Though I consider intelligence one of my strengths, it seems likely to me that those who have been born with less intelligence as most of us (and those who have lost their minds to disease) must have different spiritual gifts. Could someone who is unable to interact intelligently with other humans be able to speak with God more directly than we are? I pray that if I ever do lose my ability to think clearly, I will still be able to keep my faith.
Tuesday, August 4, 2009
“Jesus is the answer to any question you have” isn’t as popular a cliché as it used to be, but it’s still part of the unwritten Christian phrase book. (I just heard someone say it this week.) The statement never made sense to me (still doesn’t), and I don’t understand how it became so popular. Yes, Jesus is the answer to many questions, but not every one:
"How can I be reconciled to God?" Jesus. (Works as an answer)

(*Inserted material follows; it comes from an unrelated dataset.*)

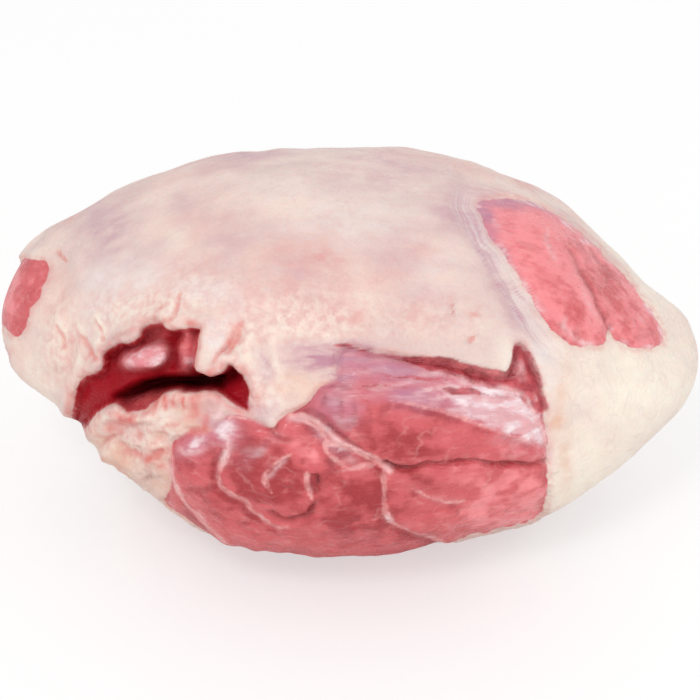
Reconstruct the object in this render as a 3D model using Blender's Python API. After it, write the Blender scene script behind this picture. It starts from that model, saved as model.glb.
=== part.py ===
"""A raw boneless leg of lamb, lying on its flat underside.

The leg is one closed skin. It starts as a ball, whose sections along X are stretched to the sizes
below. Fat, muscles, cuts and the pocket left by the bone are then pressed into it or raised from it.
Lengths are in metres, +Z is up, +X points to the rump end and -Y is the side with the cuts.
"""

import bmesh
import bpy
import numpy as np
from mathutils import Matrix

MM = 0.001

# Driving dimensions
HALF_LENGTH = 116.5 * MM
FAT = 3.0 * MM  # how far the fat stands above the bare muscle
WINDOW_FAT = 1.2 * MM  # the same at the trimmed window, where little fat is left
MOUTH_DEPTH = 9.0 * MM  # how far the ragged mouth of the bone's pocket is sunk into the skin
POCKET_DEPTH = 32.0 * MM  # how far the pocket goes in behind it
POCKET_HALF_WIDTH = 27.0 * MM
POCKET_HALF_HEIGHT = 8.5 * MM
POCKET_SLOPE = np.radians(10.0)  # how steeply it runs down into the meat
POCKET_TILT = np.radians(14.0)  # how its right end is raised
SURFACE_CELLS = 28  # cells along each side of the cube that the ball is made from

# Sections at stations along the leg, as shares of its half length: how far the skin lies above,
# below, before and behind the spine, and where the spine runs. All in millimetres.
STATIONS = (-1.0, -0.83, -0.66, -0.45, -0.2, 0.1, 0.4, 0.6, 0.78, 0.9, 1.0)
ABOVE = (68, 57, 61, 64, 63, 62, 60, 58, 46, 44, 48)
BELOW = (38, 38, 48, 60, 64, 65, 61, 58, 48, 43, 43)
BEFORE = (56, 57, 67, 78, 82, 82, 78, 75, 64, 57, 58)
BEHIND = (76, 70, 76, 78, 77, 76, 73, 71, 60, 55, 58)
SPINE_HEIGHT = (61, 60, 58, 57, 57, 57, 57, 57, 57, 56, 55)
SPINE_SWAY = (8, 7, 4, 1, 0, 0, 0, 0, -2, -1, 0)

# The cuts on the front are laid out on a flat card that leans back through the leg's middle, and
# carried to the skin along the lines that meet at one point in front of it. Card places are in
# millimetres, the first number to the right along X and the second up the card.
CARD_LEAN = np.radians(32.0)
CARD_HEIGHT = 55.5 * MM
EYE_DISTANCE = 669.0 * MM

BARE_MUSCLE = (
    (-18, -1), (0, 1), (20, -2), (40, -6), (53, -10), (59, 0), (64, -8), (69, -26), (70, -46),
    (62, -62), (40, -72), (0, -100), (-50, -85), (-66, -57), (-61, -38), (-56, -28), (-40, -24),
    (-30, -27), (-18, -20), (-3, -11), (-6, -5),
)
WINDOW = (
    (43, 51), (62, 50), (81, 39), (95, 25), (106, 8), (104, 0), (88, 2), (73, 3), (60, 21), (48, 39),
)
POCKET_MOUTH = (
    (-94, -20), (-90, -8), (-84, 0), (-74, 4), (-64, 8), (-54, 6), (-50, -4), (-46, -8), (-40, -4),
    (-35, -10), (-35, -20), (-46, -14), (-60, -14), (-74, -17), (-88, -24),
)
POCKET_MIDDLE = (-60, -10)
MUSCLE_CRACK = ((15, -39), (34, -38), (52, -39), (68, -38))
SEAMS = (
    ((-45, -27), (-44, -42), (-34, -49), (-27, -57), (-20, -58)),
    ((12, -38), (12, -50), (16, -56), (31, -62), (46, -65)),
    ((-21, -23), (-6, -26), (6, -34), (15, -39)),
)

# Where the ball's cells are drawn together: a direction from the middle, how strongly, how widely
CELL_LENSES = (((0.0, -0.95, 0.22), 0.36, 0.75), ((-0.50, -0.72, 0.46), 0.45, 0.40))

SIGHT = np.array([0.0, np.cos(CARD_LEAN), -np.sin(CARD_LEAN)])
CARD_UP = np.array([0.0, np.sin(CARD_LEAN), np.cos(CARD_LEAN)])
EYE = np.array([0.0, 0.0, CARD_HEIGHT]) - EYE_DISTANCE * SIGHT


def eased(value, low, high):
    """0 below low, 1 above high, and a smooth rise between them."""
    share = np.clip((value - low) / (high - low), 0, 1)
    return share * share * (3 - 2 * share)


def hump(distance, width):
    """1 at no distance, falling off as a bell curve."""
    return np.exp(-((distance / width) ** 2))


def profile(at, sizes):
    """A smooth curve through the sizes at the stations, in metres."""
    stations, sizes = np.array(STATIONS), np.array(sizes) * MM
    slopes = np.gradient(sizes, stations)
    left = np.clip(np.searchsorted(stations, at) - 1, 0, len(stations) - 2)
    gap = stations[left + 1] - stations[left]
    share = (at - stations[left]) / gap
    rise = share * share * (3 - 2 * share)
    return (
        sizes[left] * (1 - rise)
        + sizes[left + 1] * rise
        + slopes[left] * gap * share * (1 - share) ** 2
        - slopes[left + 1] * gap * share * share * (1 - share)
    )


def segments(line, closed):
    """Each straight run of a line on the card, as its two ends."""
    points = np.array(line, float)
    ends = np.roll(points, -1, axis=0)
    return list(zip(points, ends)) if closed else list(zip(points, ends))[:-1]


def distance_to(line, spots, closed=False):
    """How far each spot on the card is from a line, in millimetres."""
    nearest = np.full(len(spots), np.inf)
    for start, end in segments(line, closed):
        run = end - start
        share = np.clip((spots - start) @ run / (run @ run), 0, 1)
        nearest = np.minimum(nearest, np.linalg.norm(spots - start - share[:, None] * run, axis=1))
    return nearest


def depth_inside(outline, spots):
    """How far each spot lies inside a closed outline, in millimetres, and negative outside it."""
    inside = np.zeros(len(spots), bool)
    for start, end in segments(outline, closed=True):
        if start[1] == end[1]:
            continue
        spans = (start[1] > spots[:, 1]) != (end[1] > spots[:, 1])
        crossing = start[0] + (spots[:, 1] - start[1]) / (end[1] - start[1]) * (end[0] - start[0])
        inside ^= spans & (spots[:, 0] < crossing)
    return np.where(inside, 1, -1) * distance_to(outline, spots, closed=True)


def ball():
    """A cube cut into equal cells and blown up into a ball, with its cells drawn together at the front."""
    mesh = bmesh.new()
    bmesh.ops.create_cube(mesh, size=2.0)
    bmesh.ops.subdivide_edges(mesh, edges=mesh.edges, cuts=SURFACE_CELLS - 1, use_grid_fill=True)
    points = np.tan(np.array([v.co for v in mesh.verts]) * np.pi / 4)
    points /= np.linalg.norm(points, axis=1, keepdims=True)
    for direction, pull, width in CELL_LENSES:
        middle = np.array(direction) / np.linalg.norm(direction)
        away = np.linalg.norm(points - middle, axis=1, keepdims=True)
        points += pull * hump(away, width) * (middle - points)
        points /= np.linalg.norm(points, axis=1, keepdims=True)
    return mesh, points


def plain_body(points):
    """The ball stretched to the leg's sections, and the way out of the skin at each point."""
    at = points[:, 0]
    wide = np.where(points[:, 1] < 0, profile(at, BEFORE), profile(at, BEHIND))
    tall = np.where(points[:, 2] > 0, profile(at, ABOVE), profile(at, BELOW))
    sway, height = profile(at, SPINE_SWAY), profile(at, SPINE_HEIGHT)
    places = np.stack([HALF_LENGTH * at, sway + points[:, 1] * wide, height + points[:, 2] * tall], axis=1)
    out = np.stack([at / HALF_LENGTH, points[:, 1] / wide, points[:, 2] / tall], axis=1)
    return places, out / np.linalg.norm(out, axis=1, keepdims=True)


def on_card(places):
    """Where each place falls on the card, in millimetres."""
    line = places - EYE
    reach = EYE_DISTANCE / (line @ SIGHT)
    return np.stack([line[:, 0] * reach, (line @ CARD_UP) * reach], axis=1) / MM


def front_share(places, out):
    """1 where the skin faces the card's viewing point, 0 where it is turned away."""
    line = EYE - places
    return eased(np.sum(out * line, axis=1) / np.linalg.norm(line, axis=1), -0.10, 0.06)


def relief(spots, front):
    """How far the skin stands out at each point: the fat, the muscles' swell, their seams and cuts."""
    bare = depth_inside(BARE_MUSCLE, spots)
    window = depth_inside(WINDOW, spots)
    height = FAT * (1 - front * eased(bare, -3, 3)) * (1 - front * eased(window, -12, -4))
    height += WINDOW_FAT * front * eased(window, -12, -4) * (1 - eased(window, -3, 2))
    crack = distance_to(MUSCLE_CRACK, spots)
    height += front * MM * (2.0 * (1 - np.exp(-crack / 6)) * hump(crack, 16) - 3.0 * hump(crack, 3.5))
    for seam in SEAMS:
        height -= front * 0.8 * MM * hump(distance_to(seam, spots), 3.0)
    under_fat = hump(bare - 2, 3.5) * eased(spots[:, 1], -46, -20) * eased(spots[:, 0], -22, -6)
    mouth = eased(depth_inside(POCKET_MOUTH, spots), -1, 8)
    return height - front * (2.5 * MM * under_fat + MOUTH_DEPTH * mouth)


def pocket_cutter(middle):
    """A flattened ball, as wide, deep and high as the bone's pocket, run down into the meat."""
    size = Matrix.Diagonal((POCKET_HALF_WIDTH, POCKET_DEPTH, POCKET_HALF_HEIGHT, 1.0))
    turn = Matrix.Rotation(-POCKET_SLOPE, 4, "X") @ Matrix.Rotation(-POCKET_TILT, 4, "Y")
    mesh = bmesh.new()
    bmesh.ops.create_uvsphere(mesh, u_segments=32, v_segments=16, radius=1.0)
    mesh.transform(Matrix.Translation(middle) @ turn @ size)
    cutter = linked("pocket_cutter", mesh)
    cutter.hide_render = True
    cutter.display_type = "WIRE"
    return cutter


def linked(name, mesh):
    """A new smooth-shaded object in the scene that holds this mesh."""
    data = bpy.data.meshes.new(name)
    mesh.to_mesh(data)
    mesh.free()
    data.shade_smooth()
    thing = bpy.data.objects.new(name, data)
    bpy.context.scene.collection.objects.link(thing)
    return thing


def meat_material():
    """Moist raw meat, mostly under pale fat."""
    material = bpy.data.materials.new("raw_lamb")
    material.use_nodes = True
    shader = material.node_tree.nodes["Principled BSDF"]
    shader.inputs["Base Color"].default_value = (0.80, 0.50, 0.45, 1.0)
    shader.inputs["Roughness"].default_value = 0.42
    shader.inputs["Metallic"].default_value = 0.0
    return material


def leg_of_lamb():
    """The whole leg as one object, resting on z = 0 with its box centred on the origin."""
    mesh, points = ball()
    places, out = plain_body(points)
    spots, front = on_card(places), front_share(places, out)
    places += out * relief(spots, front)[:, None]
    places[:, 2] = np.maximum(places[:, 2], 0)
    middle = (places.min(axis=0) + places.max(axis=0)) / 2
    places[:, :2] -= middle[:2]
    for vertex, place in zip(mesh.verts, places):
        vertex.co = place
    bmesh.ops.recalc_face_normals(mesh, faces=mesh.faces)
    leg = linked("lamb_leg", mesh)
    leg.data.materials.append(meat_material())
    to_mouth = np.linalg.norm(spots - POCKET_MIDDLE, axis=1) + 1000 * (1 - front)
    cut = leg.modifiers.new("bone_pocket", "BOOLEAN")
    cut.operation = "DIFFERENCE"
    cut.object = pocket_cutter(places[np.argmin(to_mouth)])


for leftover in list(bpy.data.objects):
    bpy.data.objects.remove(leftover)
leg_of_lamb()
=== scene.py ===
"""The looks of a raw boneless leg of lamb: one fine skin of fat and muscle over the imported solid.

Lengths are in metres unless a name or a comment says millimetres. +Z is up, +X points to the rump
end and -Y is the side with the cuts.
"""

import bpy
import numpy as np
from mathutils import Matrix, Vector


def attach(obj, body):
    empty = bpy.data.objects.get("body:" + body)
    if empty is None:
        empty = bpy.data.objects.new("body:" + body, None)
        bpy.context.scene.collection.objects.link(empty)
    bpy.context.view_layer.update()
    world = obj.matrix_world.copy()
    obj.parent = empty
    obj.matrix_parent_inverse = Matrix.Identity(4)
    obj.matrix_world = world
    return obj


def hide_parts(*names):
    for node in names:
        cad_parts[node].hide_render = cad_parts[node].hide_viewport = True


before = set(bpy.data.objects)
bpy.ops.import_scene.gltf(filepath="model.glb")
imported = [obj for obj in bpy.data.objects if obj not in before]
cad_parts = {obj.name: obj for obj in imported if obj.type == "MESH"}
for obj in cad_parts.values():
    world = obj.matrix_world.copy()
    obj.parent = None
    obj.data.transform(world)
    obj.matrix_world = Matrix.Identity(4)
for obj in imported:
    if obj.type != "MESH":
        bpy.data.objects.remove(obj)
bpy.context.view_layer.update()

MM = 0.001

# ---------------------------------------------------------------- sizes of the plain body

HALF_LENGTH = 117.4 * MM
SKIN_CELLS = 128  # cells along each side of the cube that the skin is made from

# Sections at stations along the leg, as shares of its half length: how far the skin lies above,
# below, before and behind the spine, and where the spine runs. All in millimetres.
STATIONS = (-1.0, -0.83, -0.66, -0.45, -0.2, 0.1, 0.4, 0.6, 0.78, 0.9, 1.0)
ABOVE = (76, 60, 63, 65.5, 64, 63, 62, 59, 46, 44, 50)
BELOW = (38, 38, 50, 60, 62, 62, 59, 58, 51, 47, 46)
BEFORE = (56, 57, 69, 78, 81, 80, 77, 75, 66, 60, 58)
BEHIND = (76, 70, 76, 78, 77, 76, 73, 71, 60, 55, 58)
SPINE_HEIGHT = (61, 60, 58, 57, 57, 57, 57, 57, 57, 56, 55)
SPINE_SWAY = (8, 7, 4, 1, 0, 0, 0, 0, -2, -1, 0)

# The cuts on the front are laid out on a flat card that leans back through the leg's middle, and
# carried to the skin along the lines that meet at one point in front of it. Card places are in
# millimetres, the first number to the right along X and the second up the card.
CARD_LEAN = np.radians(32.0)
CARD_HEIGHT = 55.5 * MM
EYE_DISTANCE = 669.0 * MM
SIGHT = np.array([0.0, np.cos(CARD_LEAN), -np.sin(CARD_LEAN)])
CARD_UP = np.array([0.0, np.sin(CARD_LEAN), np.cos(CARD_LEAN)])
EYE = np.array([0.0, 0.0, CARD_HEIGHT]) - EYE_DISTANCE * SIGHT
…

"Who demonstrated the best way for me to live?" Jesus. (Still works)
"Should I move in with my boyfriend?" Jesus. (Not quite – Jesus has the answer for that, but He isn’t actually the answer, even if your boyfriend’s name is “Jesus.”)
"What is the capital of Brazil?" Jesus. (Doesn’t work, unless you are trying to refer to the statue of Jesus in Rio de Janeiro, in which case you still have the capital city wrong)
"Will you show me yet again how to fix the flat tire I got on your car?" Jesus. (Not only wrong as an answer, but actually a violation of the third commandment, as commonly interpreted)
When will we Christians stop saying such nonsensical things as “Jesus is the answer” to non-Christians? It’s no wonder our attempts at evangelism are ineffective.